I risultati di uno studio condotto dal Cnr-Ibpm di Roma con il sostegno di Airc e in collaborazione con Iss, Istituto Regina Elena di Roma, e Campus Biomedico di Roma.
Nelle pazienti con carcinoma ovarico avanzato le cellule tumorali mostrano una propensione a formare metastasi in alcuni organi intraperitoneali (in particolare l’omento), inizialmente aderendo e attraversando le cellule mesoteliali e, successivamente, invadendo e colonizzando nuovi tessuti. Identificare i potenziali nodi di vulnerabilità nelle interazioni tra le proteine coinvolte in questi processi è fondamentale non solo per capire come le cellule tumorali diventano più aggressive, ma anche per identificare possibili bersagli molecolari al fine di bloccare il processo metastatico.

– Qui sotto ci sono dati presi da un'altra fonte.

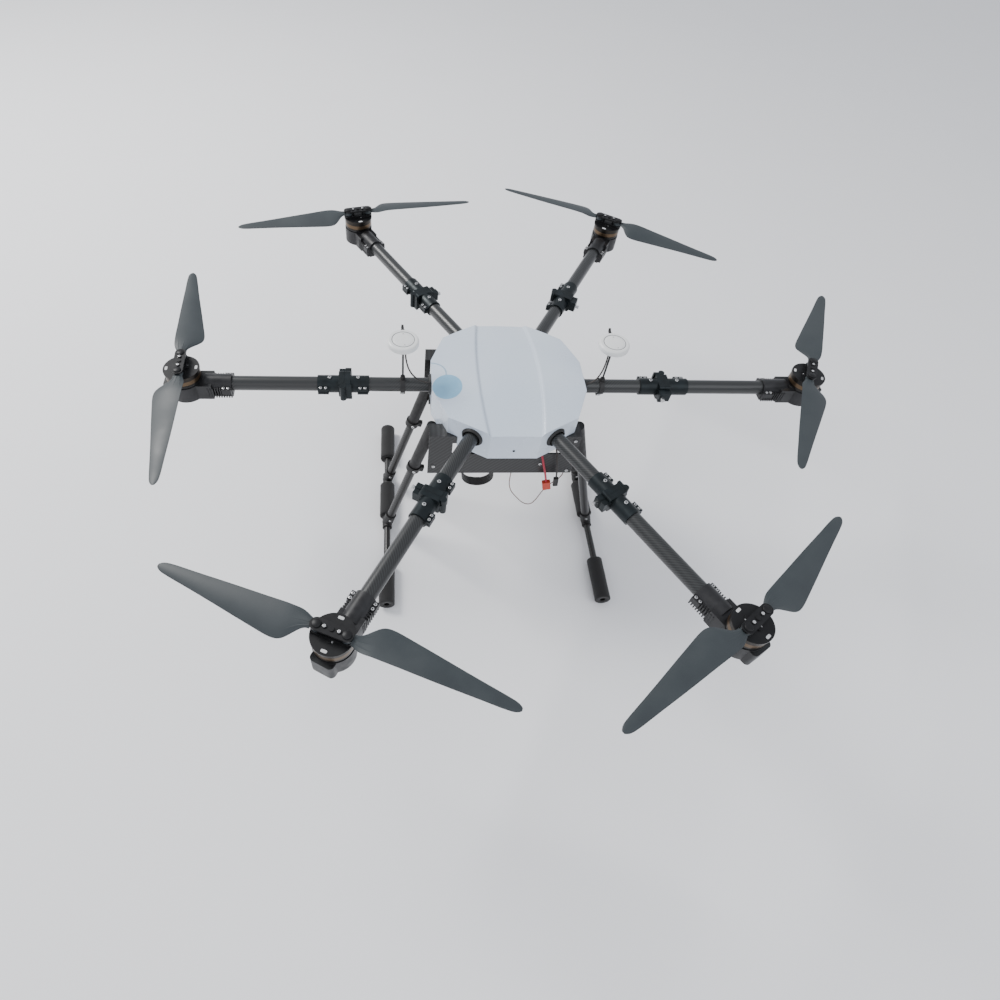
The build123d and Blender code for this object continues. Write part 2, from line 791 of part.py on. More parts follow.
cable_diameter = 3.2
puck_exit = 8.0
gps_left = [
    (-215.5, 0.0, 246.0),
    (-215.5, 0.0, 224.0),
    (-213.0, -4.0, 202.0),
    (-206.0, -9.5, 182.0),
    (-193.0, -14.0, 168.0),
    (-177.0, -16.8, 160.0),
    (-158.0, -17.0, 158.0),
]
gps_right = [
    (200.5, 0.0, 246.0),
    (200.5, 0.0, 224.5),
    (199.0, -4.5, 203.5),
    (194.0, -10.0, 184.5),
    (185.5, -14.5, 169.5),
    (172.0, -16.8, 160.0),
    (156.0, -17.0, 158.0),
]
lead("gps_cable_left", gps_left, cable_diameter)
lead("gps_cable_right", gps_right, cable_diameter)

plug_z = -6.0
power_route = [
    (62.0, -112.0, 118.0),
    (62.0, -112.0, 100.0),
    (65.0, -130.0, 85.0),
    (70.0, -144.0, 69.0),
    (75.0, -149.5, 50.0),
    (81.0, -150.5, 30.0),
    (86.5, -150.0, 10.0),
    (90.0, -149.5, plug_z),
]
lead("power_lead", power_route, 4.6)
balance_route = [
    (97.0, -112.0, 118.0),
    (97.0, -112.0, 101.0),
    (99.0, -129.0, 85.0),
    (101.5, -142.0, 68.0),
    (104.5, -147.5, 48.0),
    (108.0, -149.0, 27.0),
    (110.0, -149.5, 6.0),
]
lead("balance_lead", balance_route, 3.6)
signal_route = [
    (16.0, -123.5, 0.0),
    (16.0, -123.5, -26.0),
    (18.0, -122.5, -53.0),
    (26.0, -121.5, -80.0),
    (43.0, -121.0, -105.0),
    (61.0, -121.5, -128.0),
    (80.0, -122.0, -132.0),
    (90.0, -122.5, -108.0),
    (97.0, -123.0, -78.0),
    (110.0, -123.0, -50.0),
    (133.0, -123.5, -24.0),
    (133.0, -123.5, 0.0),
]
lead("signal_wire", signal_route, 2.0)


def plug(name, route, width, depth, length):
    """The connector at the loose end of a lead, square to its last run."""
    end = Vector(*route[-1])
    away = (end - Vector(*route[-2])).normalized()
    with BuildPart() as body:
        with BuildSketch(Plane(origin=end, x_dir=(1, 0, -away.X / away.Z), z_dir=away)):
            RectangleRounded(width, depth, 2)
        extrude(amount=length)
    save(body.part, name)


plug("power_plug", power_route, 18, 9, 26)
plug("balance_plug", balance_route, 11, 7, 24)
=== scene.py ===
import math

import bmesh
import bpy
from mathutils import Matrix, Vector


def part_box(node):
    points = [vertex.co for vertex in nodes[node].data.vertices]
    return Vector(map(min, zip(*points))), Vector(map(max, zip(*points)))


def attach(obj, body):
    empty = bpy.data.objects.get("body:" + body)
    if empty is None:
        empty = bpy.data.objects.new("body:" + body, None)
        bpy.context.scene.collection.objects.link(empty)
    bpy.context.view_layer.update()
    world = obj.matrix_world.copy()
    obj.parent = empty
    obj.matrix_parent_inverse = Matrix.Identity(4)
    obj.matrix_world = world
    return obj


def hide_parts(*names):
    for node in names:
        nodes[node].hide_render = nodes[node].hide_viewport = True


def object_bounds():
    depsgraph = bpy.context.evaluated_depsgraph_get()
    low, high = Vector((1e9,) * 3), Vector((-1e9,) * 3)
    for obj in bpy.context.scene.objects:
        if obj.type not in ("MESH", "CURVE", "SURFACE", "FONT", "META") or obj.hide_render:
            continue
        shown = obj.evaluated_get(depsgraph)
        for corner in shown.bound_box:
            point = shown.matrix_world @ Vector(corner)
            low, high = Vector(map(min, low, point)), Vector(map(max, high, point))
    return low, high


# Looks of the folding six-arm multicopter. Metres, in the CAD's own frame: +Z up, the origin
# on the underside of the battery tray in the middle of the hexagon of motors.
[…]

Questi i risultati, pubblicati sulla rivista Cell Reports, di uno studio del gruppo di ricerca diretto da Laura Rosanò, dell’Istituto di Biologia e patologia molecolari del Consiglio nazionale delle ricerche (Cnr-Ibpm) di Roma, con il sostegno di Airc e in collaborazione con gruppi di ricerca di Istituto Regina Elena di Roma, Istituto Superiore di Sanità e Campus Biomedico di Roma.
“In questi processi, le cellule tumorali formano protrusioni invasive, chiamate invadopodi, attraverso cambiamenti dinamici e coordinati del proprio citoscheletro di actina, e la secrezione di enzimi che degradano la matrice extracellulare – spiega Laura Rosanò –. Con la nostra ricerca abbiamo identificato una nuova via di segnalazione che comprende diverse proteine che agiscono a staffetta: la segnalazione, guidata dal recettore A dell’endotelina, coinvolge le proteine b-arrestina1 e ILK; quest’ultima, a sua volta, attiva a cascata un’altra proteina segnale, la GTPasi Rac3, favorendo l’attivazione dell’invadopodio. Inoltre i nuovi dati chiariscono per la prima volta il ruolo di queste molecole nella formazione di interazioni fra le cellule tumorali e le cellule mesoteliali per aggirare la barriera mesoteliale e sostenere l’invasione mediata dagli invadopodi”.
Lo studio apre anche interessanti prospettive applicative. “Questi risultati – aggiunge Rosanò – indicano inoltre nuovi potenziali terapeutici per il principio attivo farmacologico ambrisentan, un antagonista del recettore A già approvato per il trattamento dell’ipertensione polmonare. Ambrisentan potrebbe essere riutilizzato in queste pazienti per interferire con il processo a cascata prima descritto e limitare il potenziale metastatico delle cellule tumorali. La ricerca ha infatti dimostrato, in cellule in coltura e animali di laboratorio, che ambrisentan è efficace nell’inibire sia l’adesione agli organi intraperitoneali che la diffusione delle cellule tumorali”. Studi clinici con i pazienti saranno necessari per confermare questi risultati della ricerca.